On the question of marketability of the articles the Supreme Court held that marketability of goods has certain attributes. The essence of marketability is neither in the form nor in the shape or condition in which the manufactured articles are to be found, it is the commercial identity of the articles known to the market for being got and sold. The fact that product in question is generally not been got and sold or has no demand in the market would be irrelevant. The plastic body of EMR does not satisfy the aforementioned criteria. There are some competing manufacturers of EMR. Each is having a different plastic body to suit its design and requirement. If one goes to the market to purchase plastic body of EMR of the respondents either for replacement or otherwise one cannot get it in the market because at present it is not a commercially known product. For these reasons, the plastic body, which is a part of the EMR of the respondents, is not 'goods' so as to be liable to duty as parts of EMR under para 5(3) of the said exemption notification.

In 'Cipla Limited V. Commissioner' - 2008 -TMI - 48183 - (SUPREME COURT OF INDIA) the Supreme Court was examining the question whether Benzyl Methyl Salycylate (BMS) is marketable and therefore liable to excise duty. In this case the Supreme Court held that since marketability is an essential ingredient to hold that a product is dutiable or exigible, it was for the Revenue to prove that the product was marketable or was capable of being marketed. Manufacturing activity, by itself, does not prove the marketability. The product produced must be a distinct commodity known in the common parlance to the commercial community for the purpose of buying and selling. Since there is no evidence of either buying or selling in the present case, it cannot be held that the product in question was marketable or was capable of being marketed. Mere transfer of BMS by the appellant from its factory at Bangalore to its own unit at Patalganga for manufacture of final product was either marketed or was marketable.

In 'Gujarat Narmada Valley Fertilizers Company Limited V. Collector' - 2008 (184) ELT 128 (SC) the Supreme Court was dealing with the question whether the intermediate chemicals, which are formed in the process of manufacture Butachlor are liable to tax under the Salt Act and held that the test report produced by the Revenue will not establish the marketability of the product. It further held that unless the product is capable of being marketed and is known to those who are in the market as having an identity as distinctly identifiable that the article is subject to excise duty, the product cannot be treated as a product that is marketable.  Marketability cannot be established by mere stability of the product. Something more would have to be shown to establish that the products are known in the market as commercial product.

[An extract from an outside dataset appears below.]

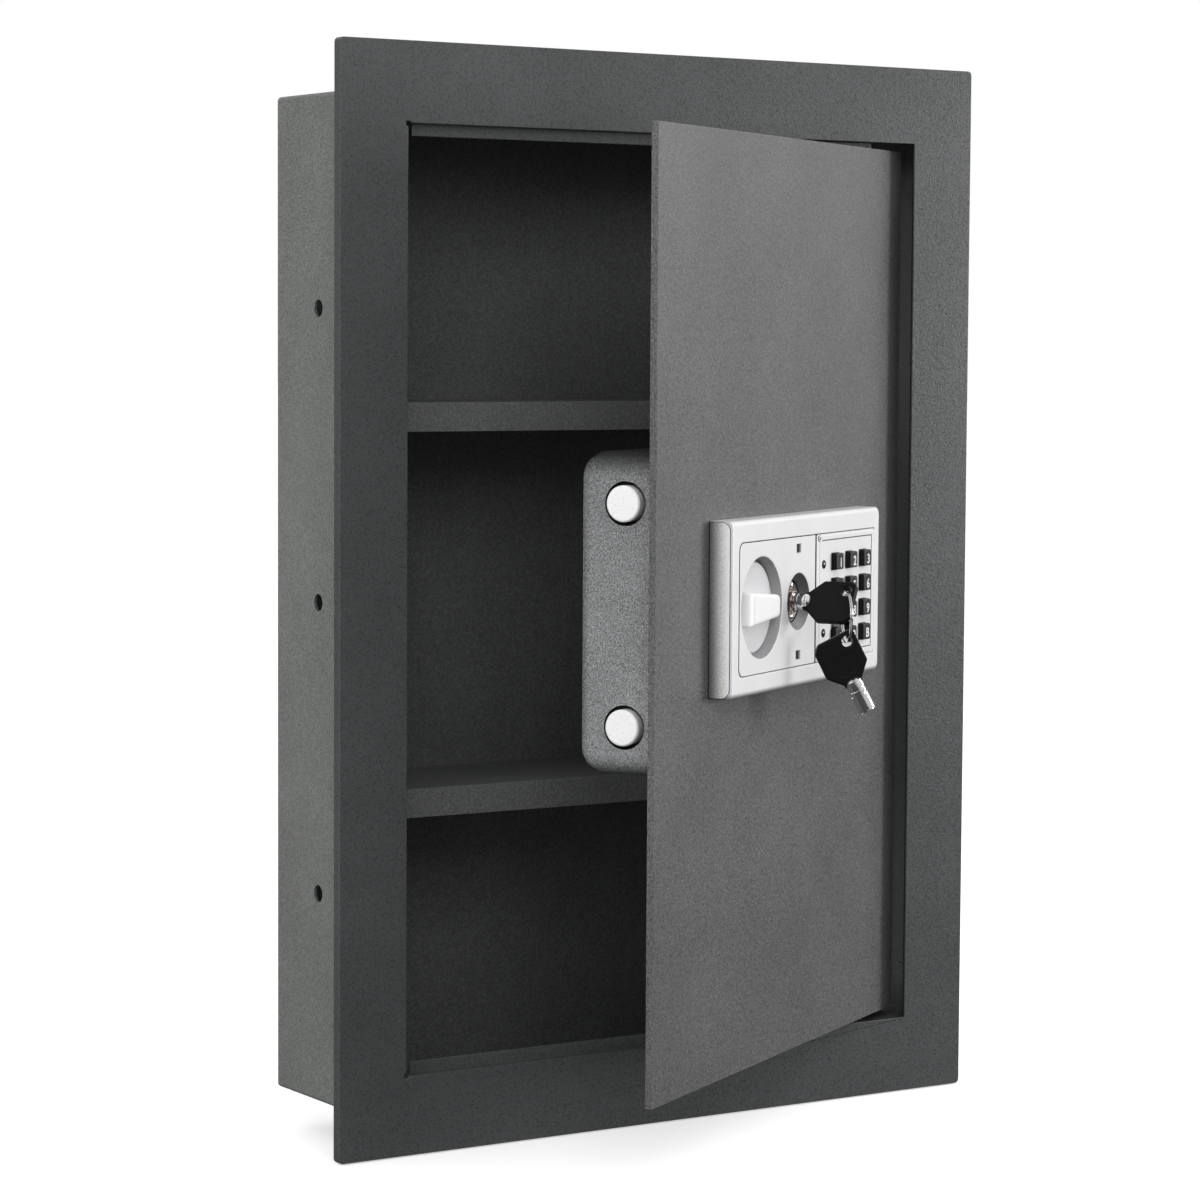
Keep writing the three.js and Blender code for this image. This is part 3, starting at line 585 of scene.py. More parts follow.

In 'Hindustan Ferodo Limited V. Collector' - 1996 -TMI - 44402 - (SUPREME COURT OF INDIA) explained the function of the Tribunal in this matter. It held that it is not the function of the Tribunal to enter into the arena and make supposition that are tantamount to the evidence that a party before it has failed to lead. Other than supposition, there is no material on record that suggests that a small scale or medium scale manufacture of brake linings and clutch facings 'would be interested in buying' the said rings or that they are marketable at all. As to the brittleness of the said rings, it was for the Revenue to demonstrate that the appellants' averment in this behalf was incorrect and not for the Tribunal to assess their brittleness for itself. Articles in question in an appeal are shown to the Tribunal to enable the Tribunal to comprehend what it is dealing with. It is not invitation to the Tribunal to give its opinion thereon, brushing aside the evidence before it. The technical knowledge of members of the Tribunal makes for better appreciation of the record, but not its substitution.

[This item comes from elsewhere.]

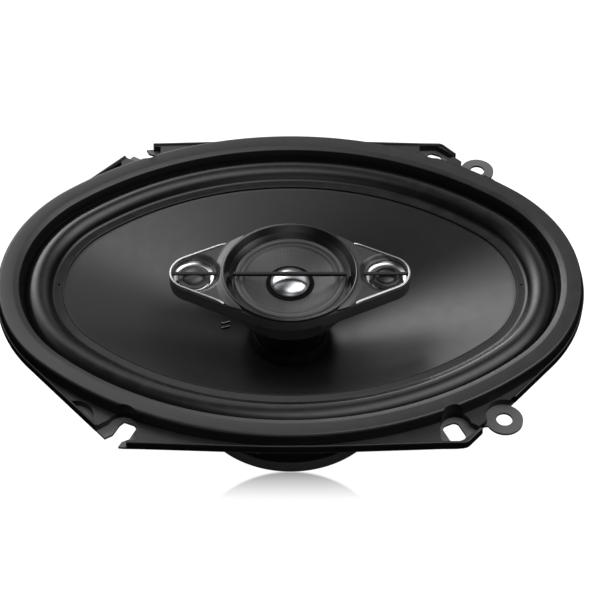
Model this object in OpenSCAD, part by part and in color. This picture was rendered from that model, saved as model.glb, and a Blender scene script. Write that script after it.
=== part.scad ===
// Oval coaxial car speaker: a woofer with a midrange and two tweeters on a bridge over its cone.
// The driver axis is Z, the front faces +Z, and the origin is the centre of the magnet's back face.
// Heights named z_... are measured from the mounting plane, which is the underside of the steel
// flange, and at_mount() lifts a shape drawn that way into the part's frame.

/* [Overall] */
// Depth of the motor behind the mounting plane
mounting_depth = 63.5; // [61:0.5:70]
// Half length of the trim ring's top edge
rim_half_length = 111; // [110.6:0.1:111.2]
// Distance from the centre to the middle of each long side of the flange plate
flange_half_width = 81.55; // [80.5:0.05:82]

/* [Flange and fixings] */
// Thickness of the basket's steel sheet
steel_t = 1.0; // [0.8:0.1:1.2]
// Height of the moulded trim plate's lip above the mounting plane
z_plate = 4.3; // [3.6:0.1:4.6]
// Radius of the screw holes in the two ears
ear_hole_r = 2.95; // [2.5:0.05:3.3]
// Outer radius of the ears
ear_r = 6.7; // [6:0.1:7]
// Centre of an ear
ear_at = [76.84, 66.3];
// Width and length of the slanted corner slots
slot_size = [6.3, 8.4];
// Centre of a corner slot
slot_at = [58.6, 72.4];

/* [Woofer] */
// Half length of the cone's edge, where the surround's roll begins
cone_half_length = 90.8; // [90:0.1:91.5]
// Depth of the cone's neck below the mounting plane
neck_depth = 28; // [22:0.5:28]
// Outer radius of the voice coil's former
former_r = 15.6; // [15.4:0.1:16]

/* [Motor] */
// Radius of the magnet and of the yoke's back plate
magnet_r = 40.4; // [38:0.2:42]
// Thickness of the magnet
magnet_t = 15.5; // [12:0.5:16]
// Thickness of the yoke's back plate
yoke_t = 6; // [5:0.5:7]
// Thickness of the top plate
top_plate_t = 5; // [4:0.5:6]
// Radius of the pole
pole_r = 14.7; // [14.3:0.1:14.8]

/* [Bridge] */
// Radius of the post
post_r = 13.7; // [13:0.1:14]
// Outer radius of the bridge's round middle
cup_r = 26; // [25.5:0.1:26.5]
// Distance from the driver axis to each tweeter's axis
tweeter_x = 36.8; // [36:0.1:37.5]
// Radius of a wing's round tip
wing_tip_r = 9.3; // [9:0.1:9.6]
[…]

In 'Bata India Ltd., V. Commissioner of Central Excise, New Delhi' - 2010 (252) ELT 492 (SC) the question that arises for consideration in the appeal is whether unvulcanised sandwiched fabric assembly produced in the assessee's factory and captively consumed can be termed as 'goods' and can be classified as 'rubberized cotton fabrics' falling under the sub heading number 5905.10 of the schedule to theCentral Excise Tariff Act, 1985. The Judicial Member of the Tribunal took the view that the product would not attract duty unless it is established that the goods in question is marketable or capable of being marketed as a distinct product and that the Revenue has failed to discharge the burden to prove the marketability and dutiability of the intermediate product in the manufacture of rubber/canvas foot wear. The Member (Technical) however disagreed with the finding and held that the Revenue has discharged its burden and took the view that the goods in question attract duty. In view of the difference of opinions expressed by the two members the matter was placed before a third member who concurred with the view expressed by the Member (Technical) and a final order was passed holding that double textured rubberized fabric/unvulcanized sandwiched fabric is an excisable product liable to central excise duty. 

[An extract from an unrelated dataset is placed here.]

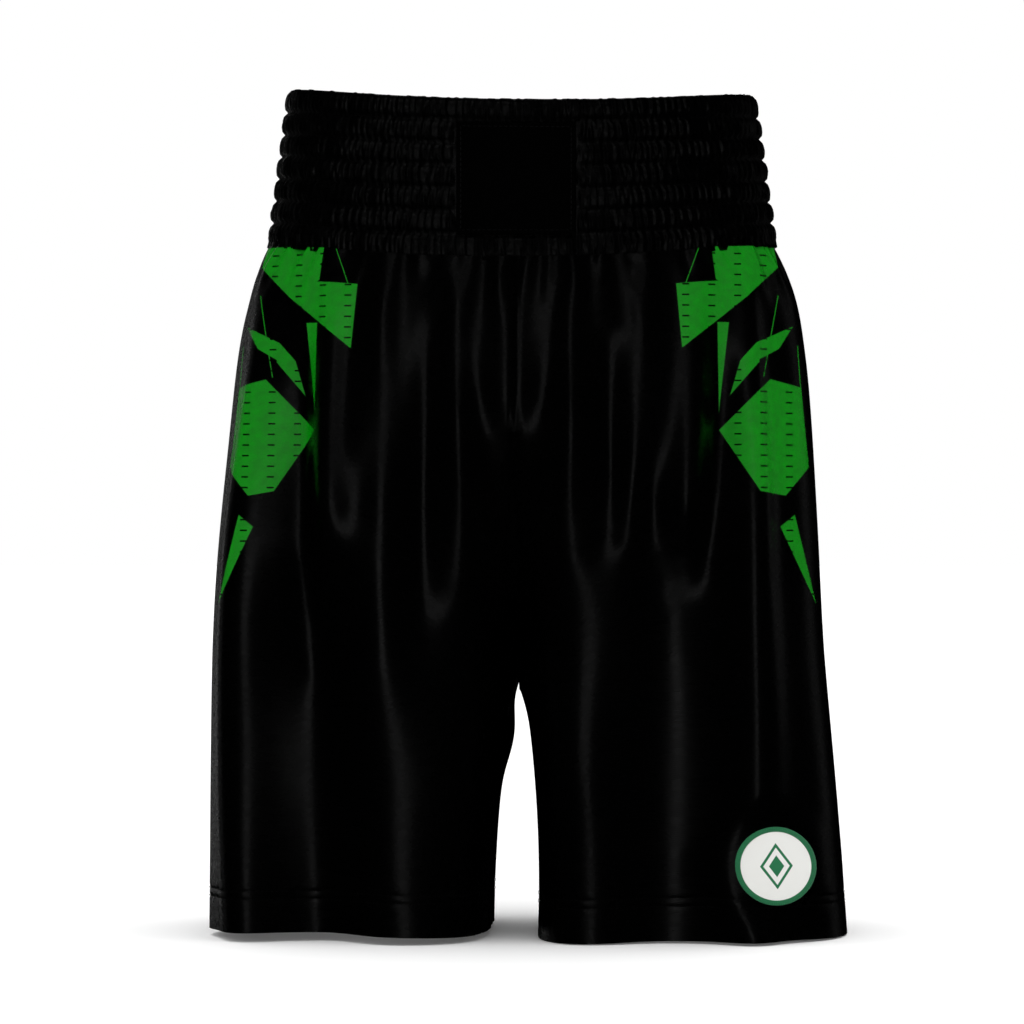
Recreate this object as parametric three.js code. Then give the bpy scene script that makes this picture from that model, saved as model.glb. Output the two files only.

The Court found that it is sufficient to say that the product in question is used as an intermediate product goes to make the component for the final product. The burden to show that the product in question is marketed or capable of being bought or sold in the market so as to attract duty is entirely on the Revenue. Revenue in this case has not succeeded in establishing that the product in question was either marketed or was capable of being marketed. The test of marketability is that the product which is made liable to duty must be marketable in the condition in which it emerges. No evidence has been produced by the Revenue to show the product unvulcanized sandwiched fabric as such is capable of being marketed, without further processing. The question is not whether there is an hypothetical possibility of a purchase and sale of the commodity but whether there is sufficient proof that the product is commercially known. The mere fact that the product in question was entrusted outside for some job work such as stitching is not an indication to show that the product is commercially distinct or marketable product. Without proof of the marketability the intermediate product would not be goods much less excisable goods. Such a product is excisable only if it is a complete product having commercial identity capable of being sold to a consumer which has to be established by the Revenue.